- [Aim of the exercise]:
Tally the lines of the data that include the word "part" and state the total, nothing else.

- [Record extracts]:
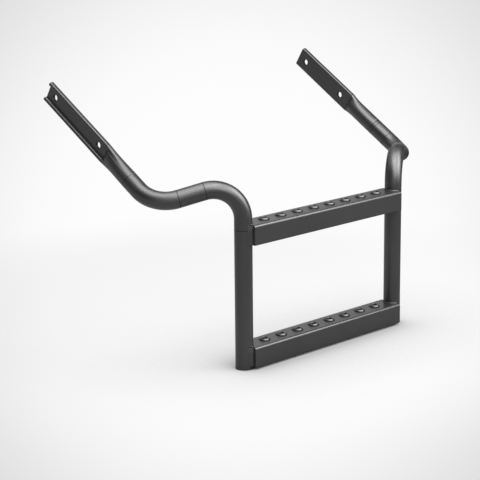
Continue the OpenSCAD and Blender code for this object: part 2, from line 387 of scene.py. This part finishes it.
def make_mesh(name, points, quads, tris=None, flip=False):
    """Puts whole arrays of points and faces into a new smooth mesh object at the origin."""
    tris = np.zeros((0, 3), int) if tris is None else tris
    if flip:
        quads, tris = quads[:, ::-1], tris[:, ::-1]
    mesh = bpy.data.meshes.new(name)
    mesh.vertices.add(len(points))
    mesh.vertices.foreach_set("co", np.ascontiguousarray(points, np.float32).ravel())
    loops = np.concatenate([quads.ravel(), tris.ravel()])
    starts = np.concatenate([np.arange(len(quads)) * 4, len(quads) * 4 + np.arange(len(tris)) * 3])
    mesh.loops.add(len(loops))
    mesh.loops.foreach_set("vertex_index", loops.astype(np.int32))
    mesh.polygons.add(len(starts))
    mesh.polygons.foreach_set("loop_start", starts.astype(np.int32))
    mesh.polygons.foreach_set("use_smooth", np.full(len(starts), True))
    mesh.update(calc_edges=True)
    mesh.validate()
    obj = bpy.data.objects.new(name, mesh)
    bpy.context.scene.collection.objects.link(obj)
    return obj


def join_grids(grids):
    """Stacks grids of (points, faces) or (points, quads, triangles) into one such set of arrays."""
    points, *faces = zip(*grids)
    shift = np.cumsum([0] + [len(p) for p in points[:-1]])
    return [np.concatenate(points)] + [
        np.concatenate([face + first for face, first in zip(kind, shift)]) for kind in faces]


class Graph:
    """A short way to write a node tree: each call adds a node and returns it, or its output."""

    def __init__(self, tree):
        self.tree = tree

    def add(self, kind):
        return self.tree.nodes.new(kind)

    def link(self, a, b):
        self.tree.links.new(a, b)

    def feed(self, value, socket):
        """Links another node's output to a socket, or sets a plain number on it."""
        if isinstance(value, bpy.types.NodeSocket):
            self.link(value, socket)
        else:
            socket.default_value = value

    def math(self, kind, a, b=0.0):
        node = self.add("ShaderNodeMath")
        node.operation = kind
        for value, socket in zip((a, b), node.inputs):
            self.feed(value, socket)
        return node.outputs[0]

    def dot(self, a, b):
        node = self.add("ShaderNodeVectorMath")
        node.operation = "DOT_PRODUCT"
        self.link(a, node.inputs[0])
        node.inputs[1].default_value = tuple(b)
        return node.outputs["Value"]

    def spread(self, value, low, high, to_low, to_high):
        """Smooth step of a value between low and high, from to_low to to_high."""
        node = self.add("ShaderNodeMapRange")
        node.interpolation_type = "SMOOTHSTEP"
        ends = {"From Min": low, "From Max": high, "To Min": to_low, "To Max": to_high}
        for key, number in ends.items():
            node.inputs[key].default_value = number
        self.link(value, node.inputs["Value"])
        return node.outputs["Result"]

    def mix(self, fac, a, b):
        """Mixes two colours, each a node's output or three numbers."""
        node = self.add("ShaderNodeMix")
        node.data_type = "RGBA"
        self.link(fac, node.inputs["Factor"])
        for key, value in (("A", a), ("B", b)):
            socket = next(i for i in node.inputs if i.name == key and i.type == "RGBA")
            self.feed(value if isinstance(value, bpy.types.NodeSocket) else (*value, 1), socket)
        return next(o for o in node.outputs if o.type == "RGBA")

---

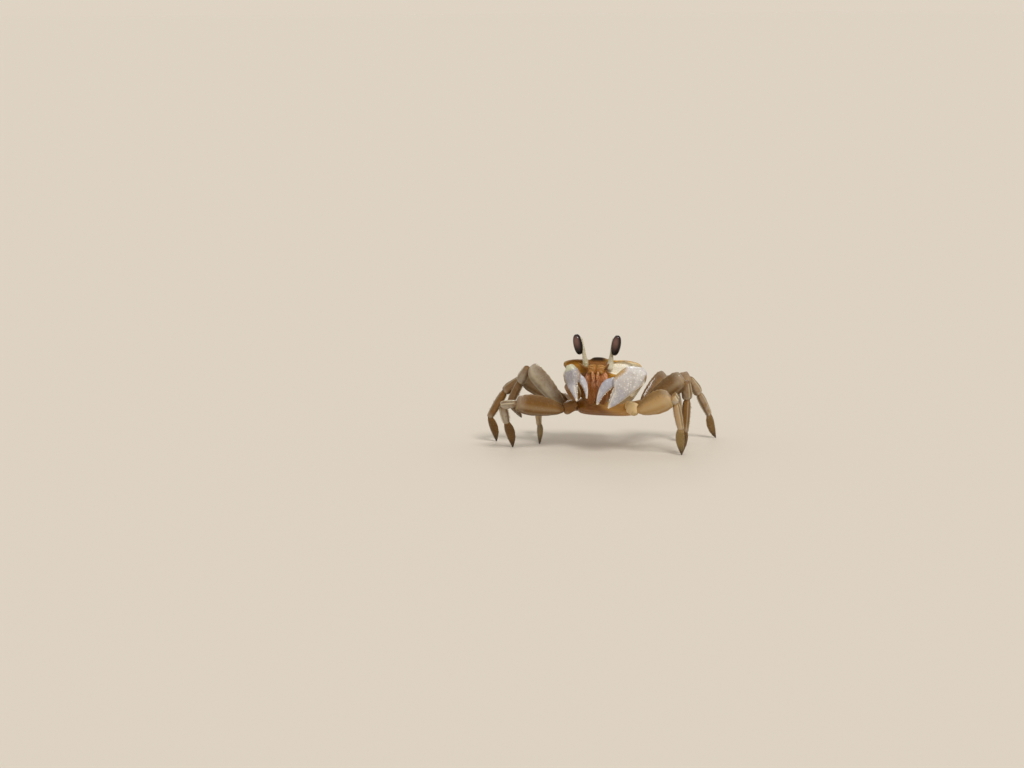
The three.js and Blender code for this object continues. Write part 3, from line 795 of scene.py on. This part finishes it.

- [Task response]:
2